A Great Story Teller

In this little collection of stories-- his second book to be published in English, the Mexican writer Ignacio Padilla establishes himself as a fantastic teller of tales. They are set all over the world and no two of them have anything in common with each other except they are all inventive and brilliant. In the story "Ever Wrest: Log of the Journey," we have a pilot into women's clothes who climbs Mount Everest and then disappears: "The Chineses say nothing about how Wilson's [the cross-dressing climber] body was clothed but it is still possible to view, in the Alpine Museum of the Communist Party, a voluptuous high-heeled shoe that the legendary mountaineer Chu Ying-hua swears he found under the snow only a few paces from the British flag that Sir Edmund Hillary planted on the summit of Everest just a few days before Princess Elizabeth was crowned in Westminister Abbey." Another favorite of mine is "Chronicle of the Second Plague" in which inhabitants of St. Martin believe that since they have survived the bubonic plague that they are immune from a second plague, a little like the belief many of us hold that lightning would never strike the same place twice. Then there is the narrator in "The Chinaman with the Heads" who meets a gentleman who is trying to get through customs with a box that contains "half a dozen human heads carefully wrapped in linen, with a penetrating odor that led me to believe they had been preserved in formaldehyde." Mr. Padilla seems to be right smack in the Latin American writers' tradition of magic realism. I understand a new novel will be translated soon into English. I can't wait to read it.

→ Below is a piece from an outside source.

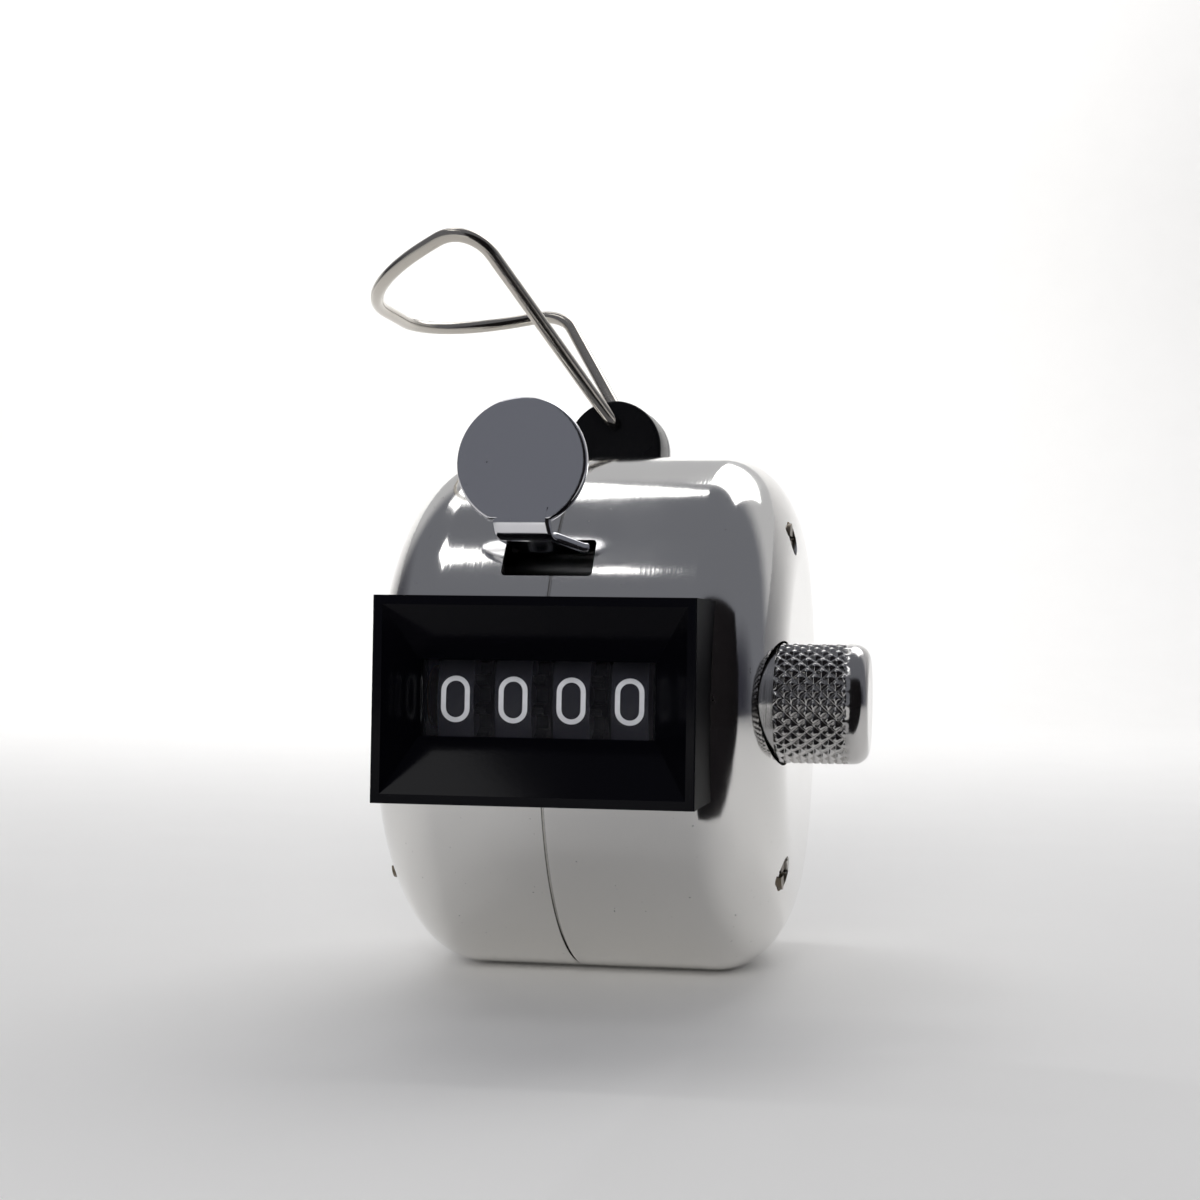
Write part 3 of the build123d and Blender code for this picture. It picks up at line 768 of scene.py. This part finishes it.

a small, well crafted volume

I came across this slim volume while looking around for short story collections and was pleasantly surpised by the quality of Padilla's writing. This collection reminded me of some of Italo Calvino's stories, with shifts from simplicity to elegance throughout. In under 150 pages you will visit points around globe, including the Gobi desert and a deranged explorer, a sanitorium transformed into a lush garden, and a curious city known for its flour during a time of starvation.